Harlow challenged this theory by suggesting that babies need care, love and kindness to form attachments, rather than just physical sustenance. A behaviorist would have expected the monkeys to spend all their time with the “mother” who fed them. That’s not actually what happened. The monkeys spent significantly more time each day clinging to the terry cloth “mother”.
Harlow’s experiments in the 1950s established the importance of softness, care and kindness as a basis for attachment. Given the opportunity, Harlow showed, babies prefer emotional sustenance over physical sustenance.
How did this affect modern attachment theory?
Harlow’s discovery was significant because it completely reoriented the dominant behaviorist view of the time. This dominant view suggested that primates, including humans, function in reward and punishment cycles, forming attachments to whoever fulfills physical needs such as hunger and thirst. Emotional sustenance was not part of the behaviourist paradigm. So when Harlow did his experiments, he turned the prevailing theory on its head.
The apes’ preference for emotional sustenance, in the form of cuddling the furry terry toweled surrogate “mother”, formed the basis for the development of attachment theory. Attachment theory suggests that healthy child development occurs when a child is “securely attached” to the caregiver. This is achieved by the parent or carer providing emotional nourishment, care, kindness and attention to the child. Insecure attachment occurs when the parent or caregiver is cold, distant, abusive, or neglectful.

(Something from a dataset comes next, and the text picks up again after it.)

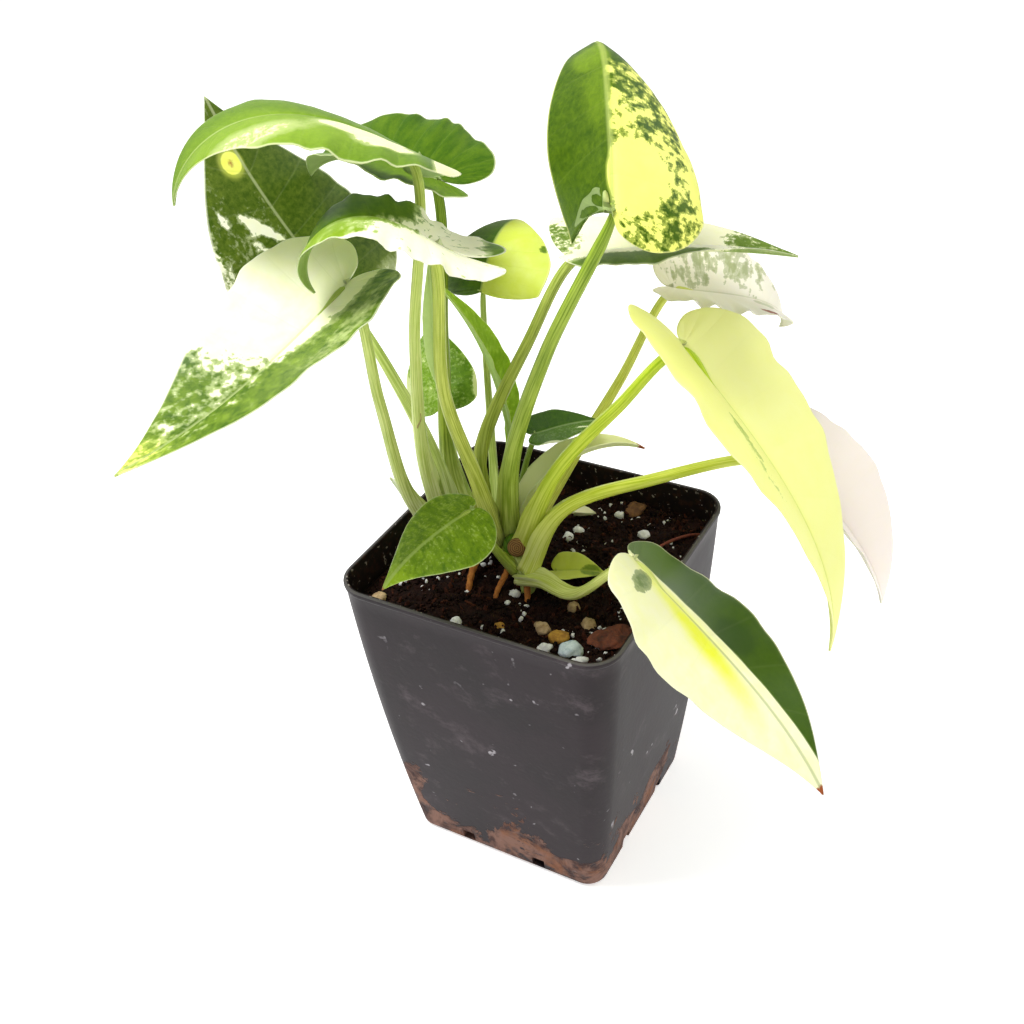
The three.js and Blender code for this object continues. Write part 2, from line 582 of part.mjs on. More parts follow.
// The mix: a block that fills the pot, under a surface of rings that shrink to the middle
function mixSolid() {
  const inset = RIM_BEAD + WALL + CLEAR;
  const resample = (ring) => {
    const corners = [...ring, ring[0]];
    const total = corners.slice(1).reduce((sum, p, i) => sum + p.distanceTo(corners[i]), 0);
    const even = [];
    let passed = 0;
    let i = 0;
    for (let k = 0; k < MIX_SPOKES; k++) {
      const wanted = (total * k) / MIX_SPOKES;
      while (passed + corners[i].distanceTo(corners[i + 1]) < wanted) {
        passed += corners[i].distanceTo(corners[i + 1]);
        i++;
      }
      const step = corners[i].distanceTo(corners[i + 1]);
      even.push(corners[i].clone().lerp(corners[i + 1], step ? (wanted - passed) / step : 0));
    }
    return even;
  };
  const heights = [FLOOR_TOP + CLEAR, 12, 30, 50, 70, 90, MIX_TOP - 3];
  const rings = heights.map((z) => resample(wallRing(z, inset)));
  const edge = resample(wallRing(MIX_TOP, inset));
  for (let k = MIX_RINGS; k > 0; k--) {
    const scale = k / MIX_RINGS;
    rings.push(edge.map((p) => {
      const [x, y] = [p.x * scale, p.y * scale];
      return new THREE.Vector3(x, y, k === MIX_RINGS ? MIX_TOP : mixHeight(x, y));
    }));
  }
  let mix = loft(rings);
  for (const [x, y, radius, flatness] of LUMPS) {
    const lump = new THREE.IcosahedronGeometry(radius, 0)
      .rotateZ(x + y)
      .scale(1, 1, flatness)
      .translate(x, y, mixHeight(x, y) + 0.3 * radius * flatness);
    mix = mix.add(toSolid(Array.from(lump.attributes.position.array)));
  }
  const chip = new THREE.IcosahedronGeometry(0.5, 0)
    .scale(...BARK.size)
    .rotateX(0.25)
    .rotateZ(rad(BARK.turn))
    .translate(...BARK.at);
  mix = mix.add(toSolid(Array.from(chip.attributes.position.array)));
  mix = mix.add(tube(DRY_ROOT.route.map(point), () => DRY_ROOT.radius, { upright: false }));
  return mix.subtract(join(groundedParts(CLEAR + 0.1)));
}

const group = new THREE.Group();

function addPiece(name, solid, { color, roughness, metalness = 0 }) {
  const material = new THREE.MeshStandardMaterial({ color, roughness, metalness });
  const mesh = new THREE.Mesh(toGeometry(solid), material);
  mesh.name = name;
  group.add(mesh);
}

addPiece("pot", potSolid(), { color: 0x3c383a, roughness: 0.55 });
addPiece("potting_mix", mixSolid(), { color: 0x2a1a12, roughness: 0.95 });
addPiece("crown", crownSolid(), { color: 0xa8c848, roughness: 0.5 });
for (const [name, leaf] of Object.entries(LEAVES)) {
  addPiece(name, leafSolid(leaf), { color: leaf.colour, roughness: 0.45 });
}

export default group;
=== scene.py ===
# A small variegated creeping philodendron with heart-shaped leaves, growing in a square nursery pot
import math

import bmesh
import bpy
import numpy as np
from mathutils import Matrix, Vector, noise


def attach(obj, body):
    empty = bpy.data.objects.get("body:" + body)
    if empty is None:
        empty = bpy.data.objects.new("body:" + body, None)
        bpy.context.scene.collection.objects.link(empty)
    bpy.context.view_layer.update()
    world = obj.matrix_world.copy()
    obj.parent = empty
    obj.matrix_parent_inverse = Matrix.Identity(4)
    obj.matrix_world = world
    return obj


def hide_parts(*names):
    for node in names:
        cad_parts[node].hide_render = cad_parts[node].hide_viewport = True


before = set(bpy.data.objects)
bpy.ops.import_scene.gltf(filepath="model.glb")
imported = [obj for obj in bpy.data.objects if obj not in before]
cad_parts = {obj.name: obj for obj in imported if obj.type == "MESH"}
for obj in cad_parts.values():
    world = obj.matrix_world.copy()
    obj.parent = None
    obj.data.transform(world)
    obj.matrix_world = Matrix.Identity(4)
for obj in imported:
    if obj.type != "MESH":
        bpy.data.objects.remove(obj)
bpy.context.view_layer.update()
scene = bpy.context.scene

# Sizes are in millimetres and angles in degrees where no comment says otherwise
MM = 0.001

# Pot. The half widths and corners are its outer ones, and WALL_BULGE is how far its sides belly
# out. Its foot is cut by an arch FOOT_GAP to each side of its middle, which leaves four corner feet,
# and a round pad stands in its middle. Its wall has even steps up to WALL_STEPS_END.
POT_HEIGHT = 119.3
RIM_HALF, BASE_HALF = 50, 38.4
RIM_CORNER, BASE_CORNER = 11.5, 7.7
WALL_BULGE, WALL, RIM_BEAD, RIM_BAND = 1.2, 1.2, 0.5, 2.2
FOOT_HEIGHT, FOOT_GAP, FLOOR_TOP = 2.5, 17, 4.1
PAD_RADIUS, SLOT_WIDTH, SLOT_TOP = 11, 5, 6
WALL_STEPS_END, SHARP_ANGLE = 112, 40

# Potting mix, which keeps CLEAR of the pot
CLEAR = 0.3
MIX_TOP, MIX_RELIEF = 108, 1.1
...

Just like the rhesus monkeys, you can feed a human baby everything they need, give them all the dietary nutrition they need, but if you don’t give them warmth and love, they won’t bond with you.

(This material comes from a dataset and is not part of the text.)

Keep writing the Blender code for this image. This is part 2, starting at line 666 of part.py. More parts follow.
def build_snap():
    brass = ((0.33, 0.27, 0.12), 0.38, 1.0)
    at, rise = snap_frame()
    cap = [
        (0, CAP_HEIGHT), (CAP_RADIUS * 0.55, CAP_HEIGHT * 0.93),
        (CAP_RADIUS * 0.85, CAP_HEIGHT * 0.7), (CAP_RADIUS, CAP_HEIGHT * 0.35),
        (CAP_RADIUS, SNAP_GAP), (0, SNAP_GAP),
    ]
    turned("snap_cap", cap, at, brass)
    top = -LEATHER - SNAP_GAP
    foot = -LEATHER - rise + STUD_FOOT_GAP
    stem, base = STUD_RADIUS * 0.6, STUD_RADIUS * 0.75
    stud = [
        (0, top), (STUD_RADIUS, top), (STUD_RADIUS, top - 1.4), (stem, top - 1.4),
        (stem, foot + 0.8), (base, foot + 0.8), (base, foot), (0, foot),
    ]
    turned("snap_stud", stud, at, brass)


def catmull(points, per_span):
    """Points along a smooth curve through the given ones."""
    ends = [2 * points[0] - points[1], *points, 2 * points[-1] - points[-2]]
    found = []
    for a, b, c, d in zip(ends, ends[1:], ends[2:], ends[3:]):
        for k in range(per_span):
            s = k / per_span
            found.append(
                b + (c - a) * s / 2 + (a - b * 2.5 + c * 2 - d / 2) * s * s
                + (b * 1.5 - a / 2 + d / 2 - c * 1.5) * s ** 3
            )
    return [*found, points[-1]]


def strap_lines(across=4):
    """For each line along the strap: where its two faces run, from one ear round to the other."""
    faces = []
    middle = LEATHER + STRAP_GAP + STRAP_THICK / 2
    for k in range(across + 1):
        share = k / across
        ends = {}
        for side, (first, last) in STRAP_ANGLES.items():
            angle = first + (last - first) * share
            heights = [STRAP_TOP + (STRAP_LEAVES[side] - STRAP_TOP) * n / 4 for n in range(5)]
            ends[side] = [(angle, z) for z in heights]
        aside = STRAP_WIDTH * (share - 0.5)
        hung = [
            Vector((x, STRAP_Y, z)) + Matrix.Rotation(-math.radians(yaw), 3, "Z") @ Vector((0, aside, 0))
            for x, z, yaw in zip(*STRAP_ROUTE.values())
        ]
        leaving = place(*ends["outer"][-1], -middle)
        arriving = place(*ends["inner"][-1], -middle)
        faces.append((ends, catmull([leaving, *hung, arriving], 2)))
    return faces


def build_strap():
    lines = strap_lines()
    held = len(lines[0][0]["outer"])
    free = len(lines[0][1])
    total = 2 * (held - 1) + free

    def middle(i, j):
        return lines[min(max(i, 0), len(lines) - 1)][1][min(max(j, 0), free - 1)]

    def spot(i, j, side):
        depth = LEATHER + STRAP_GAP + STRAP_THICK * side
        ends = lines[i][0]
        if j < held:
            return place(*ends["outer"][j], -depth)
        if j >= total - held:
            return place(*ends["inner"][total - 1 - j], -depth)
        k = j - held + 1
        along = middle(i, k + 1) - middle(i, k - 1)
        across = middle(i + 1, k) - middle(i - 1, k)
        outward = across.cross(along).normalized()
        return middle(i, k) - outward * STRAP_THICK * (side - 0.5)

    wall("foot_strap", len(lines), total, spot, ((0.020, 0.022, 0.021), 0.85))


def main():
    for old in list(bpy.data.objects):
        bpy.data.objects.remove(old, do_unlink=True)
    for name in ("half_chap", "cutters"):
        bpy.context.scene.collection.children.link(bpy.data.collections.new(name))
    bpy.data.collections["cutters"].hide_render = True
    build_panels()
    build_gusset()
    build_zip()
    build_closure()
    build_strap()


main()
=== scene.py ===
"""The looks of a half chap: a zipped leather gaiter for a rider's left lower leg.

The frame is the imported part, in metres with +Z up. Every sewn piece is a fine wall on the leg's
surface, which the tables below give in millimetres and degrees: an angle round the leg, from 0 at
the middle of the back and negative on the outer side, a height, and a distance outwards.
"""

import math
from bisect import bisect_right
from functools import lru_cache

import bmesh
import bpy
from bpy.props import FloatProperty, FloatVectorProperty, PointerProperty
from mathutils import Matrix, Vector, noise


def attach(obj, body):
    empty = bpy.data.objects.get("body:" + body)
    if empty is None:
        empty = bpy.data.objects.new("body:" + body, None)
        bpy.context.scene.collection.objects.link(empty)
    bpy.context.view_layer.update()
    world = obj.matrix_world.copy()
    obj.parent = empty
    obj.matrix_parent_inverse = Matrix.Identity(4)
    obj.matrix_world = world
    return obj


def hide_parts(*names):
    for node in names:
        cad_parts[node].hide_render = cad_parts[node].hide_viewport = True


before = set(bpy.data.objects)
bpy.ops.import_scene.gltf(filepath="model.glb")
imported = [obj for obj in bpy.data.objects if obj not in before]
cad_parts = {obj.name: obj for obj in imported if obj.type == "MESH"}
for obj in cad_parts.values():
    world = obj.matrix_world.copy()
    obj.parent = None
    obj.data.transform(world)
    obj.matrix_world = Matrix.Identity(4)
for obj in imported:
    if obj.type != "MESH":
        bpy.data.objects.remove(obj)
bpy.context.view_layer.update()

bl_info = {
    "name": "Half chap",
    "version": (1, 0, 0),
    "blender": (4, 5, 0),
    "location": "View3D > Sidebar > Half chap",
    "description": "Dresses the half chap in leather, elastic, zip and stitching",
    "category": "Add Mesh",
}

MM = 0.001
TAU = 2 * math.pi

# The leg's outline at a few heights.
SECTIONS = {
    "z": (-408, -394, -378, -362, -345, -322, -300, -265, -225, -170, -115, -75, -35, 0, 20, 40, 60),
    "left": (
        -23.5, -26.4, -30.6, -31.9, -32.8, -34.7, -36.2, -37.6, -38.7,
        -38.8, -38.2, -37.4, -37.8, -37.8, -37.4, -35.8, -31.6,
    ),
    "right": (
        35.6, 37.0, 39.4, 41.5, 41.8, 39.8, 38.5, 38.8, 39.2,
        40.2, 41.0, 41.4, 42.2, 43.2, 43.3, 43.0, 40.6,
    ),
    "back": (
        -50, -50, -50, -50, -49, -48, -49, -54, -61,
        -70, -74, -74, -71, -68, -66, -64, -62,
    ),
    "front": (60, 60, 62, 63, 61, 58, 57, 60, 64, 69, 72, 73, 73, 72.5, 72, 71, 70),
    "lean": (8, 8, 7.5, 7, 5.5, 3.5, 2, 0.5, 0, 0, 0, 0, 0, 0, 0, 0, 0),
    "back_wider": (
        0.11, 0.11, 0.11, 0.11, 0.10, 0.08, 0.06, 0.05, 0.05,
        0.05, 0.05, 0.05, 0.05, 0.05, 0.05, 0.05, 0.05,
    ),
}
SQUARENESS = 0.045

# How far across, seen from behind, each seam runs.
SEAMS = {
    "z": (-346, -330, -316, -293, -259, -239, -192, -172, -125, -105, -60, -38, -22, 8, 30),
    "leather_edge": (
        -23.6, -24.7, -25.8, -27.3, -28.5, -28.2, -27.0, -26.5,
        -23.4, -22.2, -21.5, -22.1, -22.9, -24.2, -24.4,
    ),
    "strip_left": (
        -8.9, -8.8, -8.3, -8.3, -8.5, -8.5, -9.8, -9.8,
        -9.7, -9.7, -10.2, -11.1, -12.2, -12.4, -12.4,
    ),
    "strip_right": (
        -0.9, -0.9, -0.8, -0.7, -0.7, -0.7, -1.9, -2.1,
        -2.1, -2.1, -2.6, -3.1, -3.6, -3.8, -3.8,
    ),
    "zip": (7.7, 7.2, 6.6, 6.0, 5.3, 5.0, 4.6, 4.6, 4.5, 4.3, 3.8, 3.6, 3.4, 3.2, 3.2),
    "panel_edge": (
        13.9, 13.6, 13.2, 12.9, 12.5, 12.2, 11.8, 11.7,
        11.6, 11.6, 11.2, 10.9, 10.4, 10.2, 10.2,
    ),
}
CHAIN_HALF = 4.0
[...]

What can we learn from Punch?
The zoo didn’t conduct an experiment, but Punch’s situation inadvertently mirrors the controlled experiment Harlow did. So the experimental setup was mimicked in a more natural setting, but the results look very similar. Just as Harlow’s monkeys favored their mother with a terry towel, Punch has bonded with his IKEA plush companion.
Now, what we don’t have with the zoo situation is the comparison to a tough, physically nourishing alternative. But that was clearly not what the monkey was looking for. He wanted a comforting and soft safe place, and that’s what the doll provided.

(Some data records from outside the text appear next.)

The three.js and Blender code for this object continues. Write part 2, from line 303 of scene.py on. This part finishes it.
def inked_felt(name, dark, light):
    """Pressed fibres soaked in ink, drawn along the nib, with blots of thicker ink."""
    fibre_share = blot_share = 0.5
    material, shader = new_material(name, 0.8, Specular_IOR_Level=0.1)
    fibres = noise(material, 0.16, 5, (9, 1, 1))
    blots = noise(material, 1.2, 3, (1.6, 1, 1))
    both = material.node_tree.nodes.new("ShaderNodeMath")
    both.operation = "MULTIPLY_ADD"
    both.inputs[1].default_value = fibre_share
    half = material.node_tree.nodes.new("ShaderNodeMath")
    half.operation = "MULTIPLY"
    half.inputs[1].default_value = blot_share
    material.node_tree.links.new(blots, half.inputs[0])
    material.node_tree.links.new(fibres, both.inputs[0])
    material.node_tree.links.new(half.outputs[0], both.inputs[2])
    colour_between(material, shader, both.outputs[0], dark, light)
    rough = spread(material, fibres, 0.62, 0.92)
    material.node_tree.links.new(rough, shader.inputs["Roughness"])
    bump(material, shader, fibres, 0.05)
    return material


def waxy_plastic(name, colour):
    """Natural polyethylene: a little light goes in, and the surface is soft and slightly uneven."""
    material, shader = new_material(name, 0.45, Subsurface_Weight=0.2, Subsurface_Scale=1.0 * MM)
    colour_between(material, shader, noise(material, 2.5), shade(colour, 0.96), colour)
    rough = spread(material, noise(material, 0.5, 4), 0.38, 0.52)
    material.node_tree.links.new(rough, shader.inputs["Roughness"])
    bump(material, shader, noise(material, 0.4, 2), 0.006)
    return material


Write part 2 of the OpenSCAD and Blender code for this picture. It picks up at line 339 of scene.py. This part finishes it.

Were Harlow’s experiments ethical?
Most of the world now recognizes that primates have rights that in some cases correspond to human rights. Today we would see Harlow’s experiments as a cruel and unkind thing to do. You wouldn’t take a human child from its mother and do this experiment, so we shouldn’t do this to primates.
It is interesting to see people so fascinated by this parallel to an experiment conducted more than 70 years ago. Punch the monkey isn’t just the internet’s newest animal celebrity – he’s a reminder of the importance of emotional nourishment.
We all need soft spaces. We all need safe spaces. Love and warmth are far more important to our well-being and function than physical nourishment alone.